**SHORT PROBLEM:** What lines of the data hold the string "type"? Pull each one out.

___ INPUT RECORDS

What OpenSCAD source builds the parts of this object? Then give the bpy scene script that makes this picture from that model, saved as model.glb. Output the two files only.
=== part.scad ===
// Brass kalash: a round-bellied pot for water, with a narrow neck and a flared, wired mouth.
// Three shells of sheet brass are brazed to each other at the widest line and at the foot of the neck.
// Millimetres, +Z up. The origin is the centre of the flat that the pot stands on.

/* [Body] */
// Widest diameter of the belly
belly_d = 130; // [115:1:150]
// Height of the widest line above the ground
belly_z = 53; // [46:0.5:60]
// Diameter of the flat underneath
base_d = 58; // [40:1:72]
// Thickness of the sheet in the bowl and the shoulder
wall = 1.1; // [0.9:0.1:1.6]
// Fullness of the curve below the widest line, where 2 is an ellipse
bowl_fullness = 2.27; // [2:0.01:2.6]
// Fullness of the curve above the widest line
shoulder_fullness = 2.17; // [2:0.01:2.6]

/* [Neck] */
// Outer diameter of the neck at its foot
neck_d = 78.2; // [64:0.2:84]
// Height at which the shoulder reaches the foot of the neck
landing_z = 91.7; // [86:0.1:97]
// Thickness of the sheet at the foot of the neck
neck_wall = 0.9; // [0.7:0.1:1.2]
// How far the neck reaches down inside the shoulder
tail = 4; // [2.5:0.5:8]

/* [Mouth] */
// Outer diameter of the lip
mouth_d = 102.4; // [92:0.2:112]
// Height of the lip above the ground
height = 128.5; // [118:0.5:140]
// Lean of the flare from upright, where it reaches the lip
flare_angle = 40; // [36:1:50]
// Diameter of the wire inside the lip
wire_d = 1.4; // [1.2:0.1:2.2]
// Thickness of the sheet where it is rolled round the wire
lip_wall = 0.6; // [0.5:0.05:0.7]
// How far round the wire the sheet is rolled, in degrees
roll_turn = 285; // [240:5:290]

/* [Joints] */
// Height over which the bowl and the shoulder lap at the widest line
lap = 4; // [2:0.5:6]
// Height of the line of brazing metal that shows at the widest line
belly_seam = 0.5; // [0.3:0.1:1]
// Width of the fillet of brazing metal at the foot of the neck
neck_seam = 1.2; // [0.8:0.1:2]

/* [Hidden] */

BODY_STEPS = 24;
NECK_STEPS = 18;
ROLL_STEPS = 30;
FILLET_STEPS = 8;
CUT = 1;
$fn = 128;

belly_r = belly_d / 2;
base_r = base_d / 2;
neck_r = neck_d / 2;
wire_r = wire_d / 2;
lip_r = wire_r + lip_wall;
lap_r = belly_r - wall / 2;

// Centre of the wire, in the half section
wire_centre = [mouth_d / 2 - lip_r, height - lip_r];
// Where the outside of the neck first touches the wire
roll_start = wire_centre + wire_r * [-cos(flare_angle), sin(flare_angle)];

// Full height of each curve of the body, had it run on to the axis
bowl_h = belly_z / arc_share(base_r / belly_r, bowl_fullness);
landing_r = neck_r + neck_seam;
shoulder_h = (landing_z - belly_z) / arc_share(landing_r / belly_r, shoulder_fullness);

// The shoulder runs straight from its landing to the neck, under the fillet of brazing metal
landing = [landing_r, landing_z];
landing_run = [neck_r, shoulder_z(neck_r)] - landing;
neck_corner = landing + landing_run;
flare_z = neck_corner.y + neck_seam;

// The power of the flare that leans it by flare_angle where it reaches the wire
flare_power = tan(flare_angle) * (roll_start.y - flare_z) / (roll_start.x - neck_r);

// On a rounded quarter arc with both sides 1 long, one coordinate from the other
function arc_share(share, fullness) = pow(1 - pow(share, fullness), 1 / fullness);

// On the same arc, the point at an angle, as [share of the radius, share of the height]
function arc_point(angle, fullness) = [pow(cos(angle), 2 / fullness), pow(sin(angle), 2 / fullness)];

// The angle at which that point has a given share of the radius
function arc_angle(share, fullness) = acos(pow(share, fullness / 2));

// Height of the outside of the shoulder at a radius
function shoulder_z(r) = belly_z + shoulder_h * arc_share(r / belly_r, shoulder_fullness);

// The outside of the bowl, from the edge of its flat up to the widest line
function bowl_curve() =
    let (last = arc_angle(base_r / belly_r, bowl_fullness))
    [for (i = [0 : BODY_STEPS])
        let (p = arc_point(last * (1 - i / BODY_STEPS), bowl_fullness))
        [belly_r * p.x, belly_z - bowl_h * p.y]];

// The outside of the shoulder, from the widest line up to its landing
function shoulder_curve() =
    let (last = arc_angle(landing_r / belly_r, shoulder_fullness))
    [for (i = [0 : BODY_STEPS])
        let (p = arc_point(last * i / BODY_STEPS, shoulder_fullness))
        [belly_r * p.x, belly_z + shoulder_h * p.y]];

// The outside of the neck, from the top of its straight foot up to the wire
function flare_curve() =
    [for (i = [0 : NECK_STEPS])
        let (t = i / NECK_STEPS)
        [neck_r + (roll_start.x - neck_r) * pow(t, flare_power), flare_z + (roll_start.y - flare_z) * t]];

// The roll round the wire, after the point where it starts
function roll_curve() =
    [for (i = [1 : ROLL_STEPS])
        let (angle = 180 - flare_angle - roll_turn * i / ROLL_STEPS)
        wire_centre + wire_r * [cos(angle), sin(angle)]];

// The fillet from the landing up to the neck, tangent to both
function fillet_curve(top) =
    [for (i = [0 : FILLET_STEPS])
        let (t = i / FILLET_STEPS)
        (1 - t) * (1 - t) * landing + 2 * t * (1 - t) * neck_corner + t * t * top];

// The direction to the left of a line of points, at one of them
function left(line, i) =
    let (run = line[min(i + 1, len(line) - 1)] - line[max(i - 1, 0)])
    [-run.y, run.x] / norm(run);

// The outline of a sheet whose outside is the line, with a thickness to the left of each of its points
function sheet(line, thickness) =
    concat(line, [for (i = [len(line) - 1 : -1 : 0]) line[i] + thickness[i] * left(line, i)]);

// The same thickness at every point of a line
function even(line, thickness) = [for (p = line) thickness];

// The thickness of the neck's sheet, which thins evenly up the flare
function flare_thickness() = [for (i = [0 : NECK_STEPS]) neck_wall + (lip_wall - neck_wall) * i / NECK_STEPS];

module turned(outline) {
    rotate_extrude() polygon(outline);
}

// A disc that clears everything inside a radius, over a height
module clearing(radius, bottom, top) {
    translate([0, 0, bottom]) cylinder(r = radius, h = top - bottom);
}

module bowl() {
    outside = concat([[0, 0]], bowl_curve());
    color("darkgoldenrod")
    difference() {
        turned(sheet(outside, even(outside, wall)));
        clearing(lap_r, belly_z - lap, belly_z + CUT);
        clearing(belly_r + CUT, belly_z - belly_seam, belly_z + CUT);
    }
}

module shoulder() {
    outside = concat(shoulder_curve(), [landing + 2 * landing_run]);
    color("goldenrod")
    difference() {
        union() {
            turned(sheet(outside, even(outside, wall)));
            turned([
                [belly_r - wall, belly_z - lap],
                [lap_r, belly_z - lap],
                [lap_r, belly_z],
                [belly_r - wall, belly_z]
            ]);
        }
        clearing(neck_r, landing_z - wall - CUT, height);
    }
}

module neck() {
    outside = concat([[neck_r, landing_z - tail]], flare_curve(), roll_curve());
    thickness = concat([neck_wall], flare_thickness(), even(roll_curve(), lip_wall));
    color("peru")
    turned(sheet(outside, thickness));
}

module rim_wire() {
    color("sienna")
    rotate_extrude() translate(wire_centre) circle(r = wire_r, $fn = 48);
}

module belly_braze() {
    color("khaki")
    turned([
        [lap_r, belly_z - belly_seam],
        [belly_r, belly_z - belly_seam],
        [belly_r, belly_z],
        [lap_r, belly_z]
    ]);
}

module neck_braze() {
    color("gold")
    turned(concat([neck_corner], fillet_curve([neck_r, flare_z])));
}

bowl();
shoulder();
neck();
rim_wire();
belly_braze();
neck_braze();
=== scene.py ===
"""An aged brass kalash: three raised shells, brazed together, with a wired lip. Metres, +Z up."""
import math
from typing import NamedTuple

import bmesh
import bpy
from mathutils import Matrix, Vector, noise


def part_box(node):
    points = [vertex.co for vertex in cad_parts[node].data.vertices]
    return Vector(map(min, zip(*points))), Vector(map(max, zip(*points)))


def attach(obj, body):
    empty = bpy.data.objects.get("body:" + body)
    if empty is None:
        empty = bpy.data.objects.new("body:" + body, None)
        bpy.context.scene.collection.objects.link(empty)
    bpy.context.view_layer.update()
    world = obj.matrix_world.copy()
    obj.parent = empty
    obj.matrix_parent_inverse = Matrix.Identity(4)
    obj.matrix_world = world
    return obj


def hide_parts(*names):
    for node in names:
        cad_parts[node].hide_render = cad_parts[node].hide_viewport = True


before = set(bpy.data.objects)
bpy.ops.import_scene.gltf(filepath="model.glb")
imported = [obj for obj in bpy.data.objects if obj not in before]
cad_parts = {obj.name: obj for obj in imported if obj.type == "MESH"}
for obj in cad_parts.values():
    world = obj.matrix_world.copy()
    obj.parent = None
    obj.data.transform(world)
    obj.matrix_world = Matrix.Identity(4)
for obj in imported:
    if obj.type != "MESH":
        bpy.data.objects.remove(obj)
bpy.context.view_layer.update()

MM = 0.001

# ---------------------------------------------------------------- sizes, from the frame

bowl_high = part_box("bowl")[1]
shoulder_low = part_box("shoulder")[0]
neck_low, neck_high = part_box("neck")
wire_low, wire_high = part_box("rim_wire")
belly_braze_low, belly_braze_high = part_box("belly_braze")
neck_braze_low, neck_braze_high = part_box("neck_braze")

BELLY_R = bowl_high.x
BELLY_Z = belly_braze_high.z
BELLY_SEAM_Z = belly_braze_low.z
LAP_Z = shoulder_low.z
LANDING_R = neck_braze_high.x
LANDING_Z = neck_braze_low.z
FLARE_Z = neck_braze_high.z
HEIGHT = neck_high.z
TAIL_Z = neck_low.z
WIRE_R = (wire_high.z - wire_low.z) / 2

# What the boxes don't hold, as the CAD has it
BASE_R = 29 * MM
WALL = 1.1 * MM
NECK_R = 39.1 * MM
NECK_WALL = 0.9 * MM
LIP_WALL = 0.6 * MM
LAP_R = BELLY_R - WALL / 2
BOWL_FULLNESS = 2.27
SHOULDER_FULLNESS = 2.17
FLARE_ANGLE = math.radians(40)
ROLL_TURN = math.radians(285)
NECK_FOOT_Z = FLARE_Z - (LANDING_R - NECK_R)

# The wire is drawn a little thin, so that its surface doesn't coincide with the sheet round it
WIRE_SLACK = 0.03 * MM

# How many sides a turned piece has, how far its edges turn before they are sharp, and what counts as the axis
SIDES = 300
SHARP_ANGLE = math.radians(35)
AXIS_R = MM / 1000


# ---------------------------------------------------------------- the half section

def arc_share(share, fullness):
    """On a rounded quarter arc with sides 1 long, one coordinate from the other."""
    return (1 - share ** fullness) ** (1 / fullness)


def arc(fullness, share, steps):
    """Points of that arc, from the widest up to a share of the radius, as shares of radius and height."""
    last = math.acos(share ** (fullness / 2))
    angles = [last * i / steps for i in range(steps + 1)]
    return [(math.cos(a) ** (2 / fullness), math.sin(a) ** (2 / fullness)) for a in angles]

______
___ INPUT RECORDS

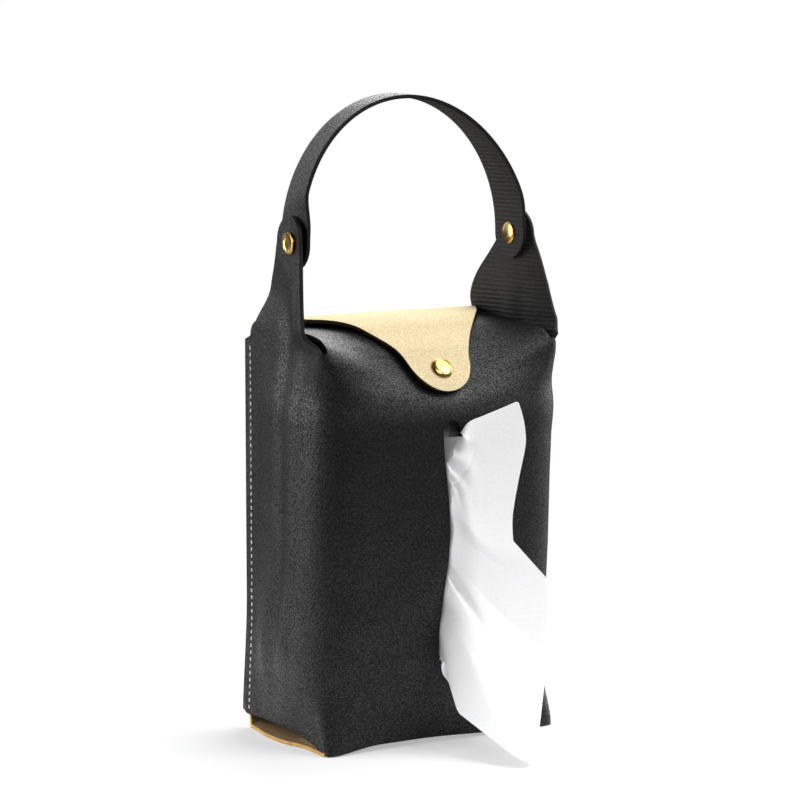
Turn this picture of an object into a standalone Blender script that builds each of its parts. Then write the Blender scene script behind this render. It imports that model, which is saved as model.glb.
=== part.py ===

______
___ INPUT RECORDS

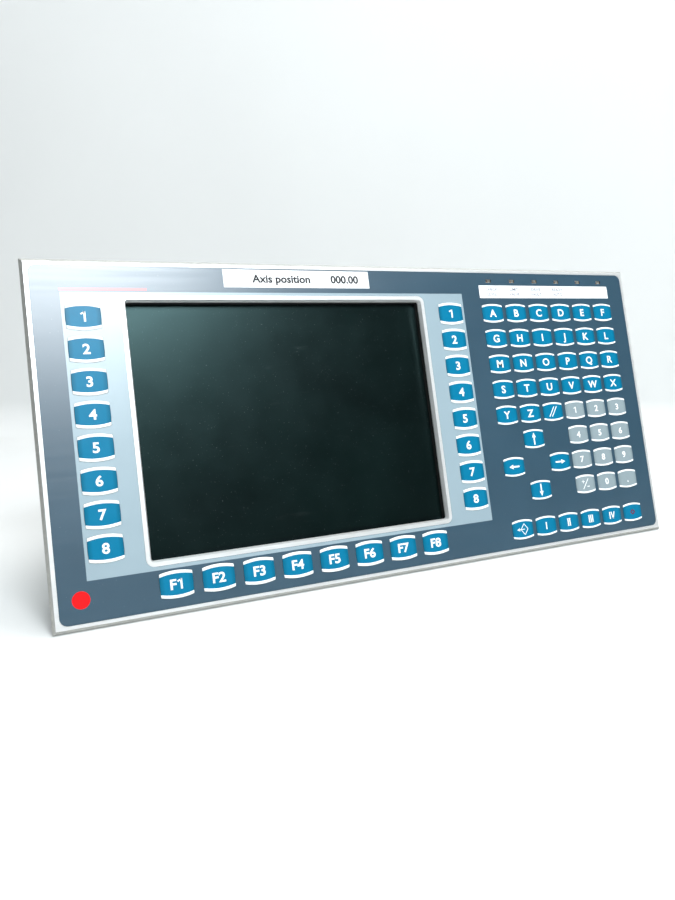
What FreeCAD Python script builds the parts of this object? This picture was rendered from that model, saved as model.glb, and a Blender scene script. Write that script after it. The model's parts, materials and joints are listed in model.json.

______

**RESULT OF THE EXERCISE:**
cad_parts = {obj.name: obj for obj in imported if obj.type == "MESH"}
    if obj.type != "MESH":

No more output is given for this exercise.